Nowadays small, lightweight "traveler's binoculars" are popular, and you'll know why if you've ever lugged around a large, heavy pair for long. The Nikon Travelite III TM binoculars shown above, for instance, weigh only eleven ounces, and fit into a small case carried on the belt.

Such small binoculars, however, aren't necessarily the best for beginners. The problem is that with small binoculars you may be able to see something with your naked eyes but when you look through the binoculars you can't locate what you're looking for. Talk about frustrating! The problem is that the small binoculars' field of vision is too narrow. You get the magnification OK but it's like looking through a pea shooter.

The narrow field of vision problem also prevents higher-powered telescopes from being good for typical bird watching. By the time you finally locate the spot you're looking for the bird usually is gone. Telescopes are good, however, in the special case of looking at seabirds and ducks far from shore.

HOW POWERFUL?

Just about every pair of decent binoculars has numbers stamped on its back -- two numbers separated by an x, such as 7 x 35, or 8 x 40. The number to the x's left tells how many times images are magnified. Therefore, binoculars stamped 7 x 35 magnify seven times, and those stamped 8 x 40 magnify eight times. Obviously, the larger the number, the more powerful the binoculars. The Travelite III shown above is stamped 7 x 20.

The best general-purpose birding binoculars are not the most powerful ones. That's because the greater the magnification, the closer-up things look, but the less the thing you're looking at fits into your binoculars' field of vision. Powerful binoculars have the same "narrow field of vision" problems that small binoculars have, just for different reasons.

For birders, binoculars with seven or eight power are about right. If you're a practiced spotter and your hands don't shake, you might prefer ten to fifteen power.

The number on the right of the binoculars' x tells how large the big lenses, or objective lenses, are. In 7 x 35 binoculars, for example, they're thirty-five millimeters in diameter; in 8 x 40's, they're forty millimeters. The larger the number, the wider the lenses, thus the more light that enters into the binoculars, and the brighter the images appear. Also the larger the depth of field, and that's good. Unfortunately, the larger the lenses, the heavier the binoculars are, too. For birders, 7 x 35's and 8 x 40's are about right.

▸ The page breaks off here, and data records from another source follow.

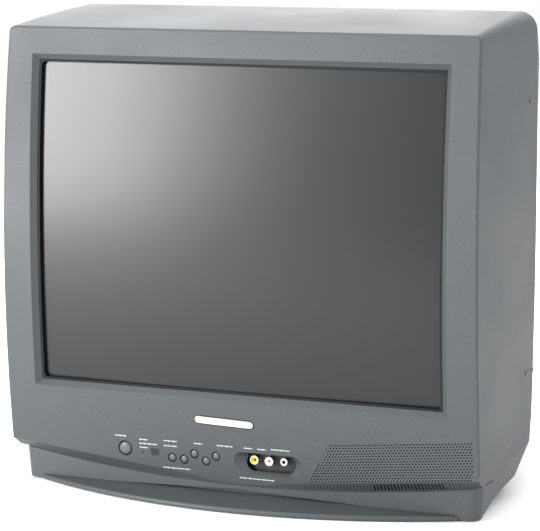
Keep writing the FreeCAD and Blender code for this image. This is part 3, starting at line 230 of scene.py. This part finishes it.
paint(wound("copper_wire", (0.55, 0.22, 0.09)), "line_coils", "field_coils")
paint(grained("yoke_white", (0.68, 0.68, 0.64), rough=0.5), "yoke_housing")
paint(grained("ferrite", (0.05, 0.05, 0.055), rough=0.75, grain=500.0, speckle=0.3, depth=0.0003),
      "ferrite_core")
paint(grained("black_plastic", BLACK, rough=0.5),
      "magnet_sleeve", "chassis_frame", "front_switches", "cord_gland")
paint(grained("magnet_red", (0.40, 0.09, 0.05), rough=0.55), "purity_rings")
paint(grained("magnet_black", (0.05, 0.05, 0.05), rough=0.6), "four_pole_rings")
paint(grained("magnet_grey", (0.12, 0.12, 0.12), rough=0.6), "six_pole_rings")
paint(grained("red_rubber", (0.28, 0.03, 0.02), rough=0.45), "anode_lead")
paint(grained("taped_coil", (0.02, 0.02, 0.022), rough=0.55, grain=300.0, speckle=0.3, depth=0.0003),
      "degaussing_coil")
paint(grained("board_laminate", BOARD, rough=0.45, grain=900.0, speckle=0.2),
      "main_board", "neck_board", "control_board")
paint(grained("potting_black", (0.02, 0.02, 0.02), rough=0.25), "flyback_transformer", "board_components")
paint(grained("pot_white", (0.62, 0.6, 0.55), rough=0.4), "screen_voltage_knob", "focus_knob")
paint(brushed("aluminium", (0.7, 0.71, 0.72), rough=0.35), "line_output_heatsink")
paint(grained("wound_ferrite", (0.07, 0.07, 0.07), rough=0.6, grain=500.0, speckle=0.3),
      "supply_transformer", "mains_filter_choke")
paint(grained("blue_sleeve", (0.02, 0.04, 0.12), rough=0.3), "electrolytic_capacitors")
paint(grained("jack_black", (0.010, 0.010, 0.011), rough=0.4), "rear_jack_block", "front_jack_carrier")
BUTTONS = ("power_button", "menu_button", "input_button", "volume_down_button", "volume_up_button",
           "channel_button")
paint(grained("button_silver", (0.072, 0.083, 0.087), rough=0.40, grain=900.0, speckle=0.1, depth=0.00003,
              gloss=0.6),
      *BUTTONS)
paint(grained("lamp_red", (0.06, 0.008, 0.006), rough=0.2), "standby_lamp")
paint(grained("sensor_black", (0.012, 0.006, 0.006), rough=0.12), "remote_sensor")
paint(brushed("nickel", (0.72, 0.71, 0.68), rough=0.2), "front_jack_rings")
paint(grained("yellow_plastic", (0.80, 0.55, 0.02), rough=0.35), "video_jack_insert")
paint(grained("white_plastic", (0.85, 0.85, 0.82), rough=0.35), "audio_jack_insert")
paint(grained("basket_paint", (0.03, 0.03, 0.03), rough=0.4), "speaker_frame")
paint(grained("paper_pulp", (0.04, 0.04, 0.04), rough=0.85, grain=700.0, speckle=0.3, depth=0.0002),
      "speaker_cone")
paint(grained("black_rubber", (0.018, 0.018, 0.018), rough=0.7), "speaker_surround", "foot_pads")
paint(brushed("black_zinc", (0.05, 0.05, 0.055), rough=0.4), "rear_cover_screws")
paint(grained("wire_sleeve", (0.05, 0.05, 0.25), rough=0.4), "wiring")


# ---------------------------------------------------------------- printed marks and blank badge

FACE_RADIUS = 1540 * MM
FACE_FRONT = -212.2 * MM
FACE_MIDDLE_HEIGHT = 243.4 * MM
ROUND_END_STEPS = 6


def face_depth(z):
    """Depth of the curved face of the front moulding at a height, in metres."""
    return FACE_FRONT + FACE_RADIUS - math.sqrt(FACE_RADIUS ** 2 - (z - FACE_MIDDLE_HEIGHT) ** 2)


def plate(points, mesh_parts, proud):
    """Add a low plate with a bevelled rim that follows the curved face; points are (x, z)."""
    below_face, rim_share = 0.1 * MM, 0.93
    vertices, faces = mesh_parts
    middle_x = sum(x for x, _ in points) / len(points)
    middle_z = sum(z for _, z in points) / len(points)
    start, count = len(vertices), len(points)
    for scale, height in ((1.0, -below_face), (1.0, proud * 0.5), (rim_share, proud)):
        for x, z in points:
            x, z = middle_x + (x - middle_x) * scale, middle_z + (z - middle_z) * scale
            vertices.append((x, face_depth(z) - height, z))
    for ring in (0, 1):
        for index in range(count):
            a, b = start + ring * count + index, start + ring * count + (index + 1) % count
            faces.append((a, b, b + count, a + count))
    faces.append(tuple(start + 2 * count + index for index in range(count)))


def rounded_bar(x, z, half_length, half_height, lean=0.0):
    """The outline of a bar with round ends; lean is its rise along its length."""
    outline = []
    for side in (1, -1):
        for step in range(ROUND_END_STEPS + 1):
            angle = math.pi * step / ROUND_END_STEPS - math.pi / 2
            dx = side * (half_length - half_height + half_height * math.cos(angle))
            dz = side * half_height * math.sin(angle)
            outline.append((x + dx, z + dz + lean * dx))
    return outline


def piece_from(name, mesh_parts, material):
    """Make a visible piece that rides on the set."""
    vertices, faces = mesh_parts
    mesh = bpy.data.meshes.new(name)
    mesh.from_pydata(vertices, [], faces)
    mesh.materials.append(material)
    obj = bpy.data.objects.new(name, mesh)
    bpy.context.scene.collection.objects.link(obj)
    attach(obj, "set")


INK_HEIGHT = 0.08 * MM
MARK_PITCH = 2.4 * MM
# rows of plain bars, with no letters: x of the first bar, height of the row, and number of bars
MARK_ROWS = (
    (-127, 55, 5),                                  # over the power button
    (-101, 53, 4), (-101, 49, 8), (-101, 45, 4),    # over the lamp and the sensor
    (-75, 54, 6), (-75, 49, 6),                     # over the menu and input buttons
    (-43, 54, 4), (-19, 54, 7),                     # over the volume and channel buttons
    (9, 54, 4), (23, 54, 4), (37, 55, 8),           # over the sockets
    (-77, 27, 12), (3, 24, 15),                     # under the buttons and the sockets
)
marks = ([], [])
for row_x, row_z, count in MARK_ROWS:
    for index in range(count):
        half_length = (0.55 + 0.18 * ((index * 5) % 3)) * MM
        half_height = (0.95 - 0.3 * ((index * 7) % 2)) * MM
        bar = rounded_bar(row_x * MM + index * MARK_PITCH, row_z * MM,
                          half_length + half_height * 0.4, half_height * 0.7)
        plate(bar, marks, INK_HEIGHT)
print_ink = grained("print_ink", (0.52, 0.55, 0.56), rough=0.5, grain=1600.0, speckle=0.1, depth=0.00001)
piece_from("printed_marks", marks, print_ink.material)

BADGE_X, BADGE_Z, BADGE_LEAN = -11.4 * MM, 77.7 * MM, -0.026
badge = ([], [])
plate(rounded_bar(BADGE_X, BADGE_Z, 30.0 * MM, 3.4 * MM, BADGE_LEAN), badge, 0.9 * MM)
badge_metal = grained("badge_metal", (0.72, 0.69, 0.58), rough=0.3, grain=1500.0, speckle=0.08,
                      depth=0.00002, metallic=0.4)
piece_from("blank_badge", badge, badge_metal.material)
rim = ([], [])
plate(rounded_bar(BADGE_X, BADGE_Z, 30.9 * MM, 4.3 * MM, BADGE_LEAN), rim, 0.3 * MM)
piece_from("badge_rim", rim, NODES["screen_mask"].data.materials[0])


# ---------------------------------------------------------------- stage and light

FLOOR_HALF = 30.0
FLOOR_HEIGHT = -0.4 * MM

floor_mesh = bpy.data.meshes.new("floor")
floor_mesh.from_pydata([(-FLOOR_HALF, -FLOOR_HALF, 0), (FLOOR_HALF, -FLOOR_HALF, 0),
                        (FLOOR_HALF, FLOOR_HALF, 0), (-FLOOR_HALF, FLOOR_HALF, 0)], [], [(0, 1, 2, 3)])
floor = bpy.data.objects.new("floor", floor_mesh)
floor.location = (0, 0, FLOOR_HEIGHT)
bpy.context.scene.collection.objects.link(floor)
pale = Graph("floor_paint")
pale.link(pale.ramp(pale.noise(3.0), [(0.3, (0.93, 0.93, 0.93)), (0.7, (0.95, 0.95, 0.95))]),
          pale.shader.inputs["Base Color"])
pale.set(Roughness=0.9, Specular_IOR_Level=0.1)
floor.data.materials.append(pale.material)

world = bpy.data.worlds.new("studio")
bpy.context.scene.world = world
world.use_nodes = True
background = world.node_tree.nodes["Background"]
background.inputs["Color"].default_value = (1.0, 1.0, 1.0, 1.0)
background.inputs["Strength"].default_value = 1.1


def area_light(name, size, power, location, aim):
    """A rectangular soft light; sizes and places in metres, power in watts."""
    data = bpy.data.lights.new(name, "AREA")
    data.shape = "RECTANGLE"
    data.size, data.size_y = size
    data.energy = power
    light = bpy.data.objects.new(name, data)
    light.location = location
    direction = Vector(aim) - Vector(location)
    light.rotation_mode = "QUATERNION"
    light.rotation_quaternion = direction.to_track_quat("-Z", "Y")
    bpy.context.scene.collection.objects.link(light)


area_light("overhead", (2.4, 2.4), 50.0, (0.0, 0.2, 2.3), (0, 0, 0.3))
area_light("front_left", (0.50, 1.0), 36.0, (-1.0, -1.5, 0.60), (-0.2, -0.2, 0.38))
area_light("right_strip", (0.22, 1.4), 9.0, (2.4, -0.85, 0.9), (0.24, -0.2, 0.25))
area_light("behind", (2.6, 0.9), 48.0, (-1.05, 2.6, 1.05), (0.0, 0.0, 0.46))

bpy.context.scene.view_settings.view_transform = "Standard"
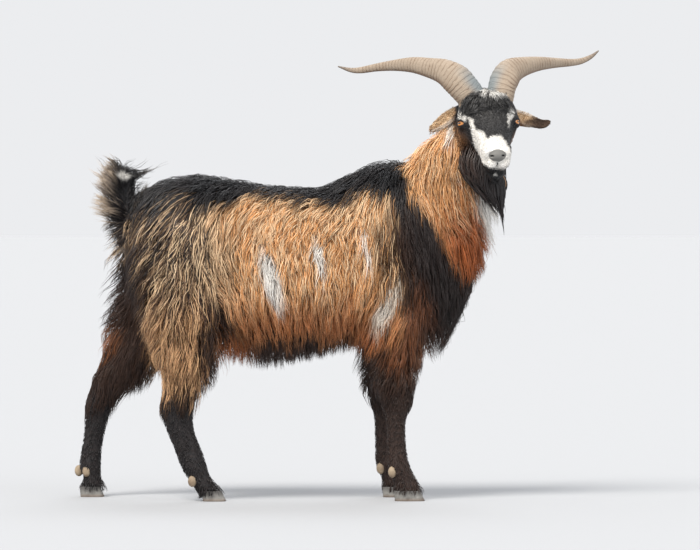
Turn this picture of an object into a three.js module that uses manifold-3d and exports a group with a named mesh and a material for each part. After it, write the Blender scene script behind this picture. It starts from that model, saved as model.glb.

You just have to decide what's most important to you -- lightness, a broad field of vision, or magnification. If you're big and strong, and don't mind extra weight, you might choose a pair with large, heavy objective lenses, so that colors show up better. If you're well practiced with binoculars and able to immediately spot what you want to see, small, light-weight binoculars with narrow fields of vision might be perfect.

USING YOUR BINOCULARS

Of course there's more to using binoculars than merely looking through them. For one thing, there's the problem of binoculars shaking, which causes the images to dance.

Therefore, a good rule is, before you look at something, make sure that no wobbly, wavering points exist between the binoculars and the ground -- in other words, that you are stable. If knees are gyrating or hands are shaking, your images will bob around.

If you're standing while using your binoculars, plant your feet firmly on level ground. If you stand with your feet together, you'll be much less secure than if you spread your legs. You can test the leg-spreading technique right now. Just get up and stand in the middle of the room with your eyes closed and your feet as close together as possible. If you're like most people you'll feel yourself swaying a little, and may even lose your balance. Then spread your legs a couple of feet apart and just feel how solidly you become anchored.

Your hands should automatically assume the correct position around binoculars, but you may need to pay attention to your arms. The natural tendency for many of us is to thrust our elbows far away from our bodies, like a pairs of wings. This is the least stable position, and also the most tiring. To lessen jiggling and make it easier on your arm muscles, bring your elbows below the binoculars so that your arms rest solidly atop your chest. Your forearms should rise vertically, like pillars, below the binoculars. This means that your elbows will be about as far apart as your nipples.

Sometimes, as during a strong wind, you may need to lean against a tree, or plant your elbows on a boulder, or even lie on your belly with your elbows on the ground.

MASTERING YOUR TECHNIQUE

Here are three ideas for mastering your binoculars:

#1As you bring the binoculars up to your eyes, keep looking exactly at the thing you want to spot, not glancing at the rising binoculars. Do it slowly, keep your eyes and mind focused on the thing you want to see, and just let the binoculars slip between you and the object.

#2If you're having a problem, analyze what's going on. Maybe you'll find that you always aim to the right, or too high. If you do, compensate by consciously aiming a little too far in the opposite direction. Always strive to do better than the last time.

#3Practice, practice, practice! Aiming binoculars is very much like shooting a pistol from the hip: The more you practice, the more frequently you'll spot your quarry "the first shot." With practice, even small binoculars with narrow fields of vision can be used for quick spotting.

IF YOU WEAR GLASSES

People with eyeglasses can use binoculars, too. Binoculars usually have rubber rims around the eyepieces. This prevents the binoculars from scratching the eyeglasses' lenses. If your binoculars' eyepieces are hard and you wear glasses, you can apply a rubbery substance around the eyepieces' rims. One good "rubbery substance" is Shoe Goo TM, available where athletic shoes are sold.

Most good binoculars have one lens that can be focused independently from the other, for people with eyes of different strengths.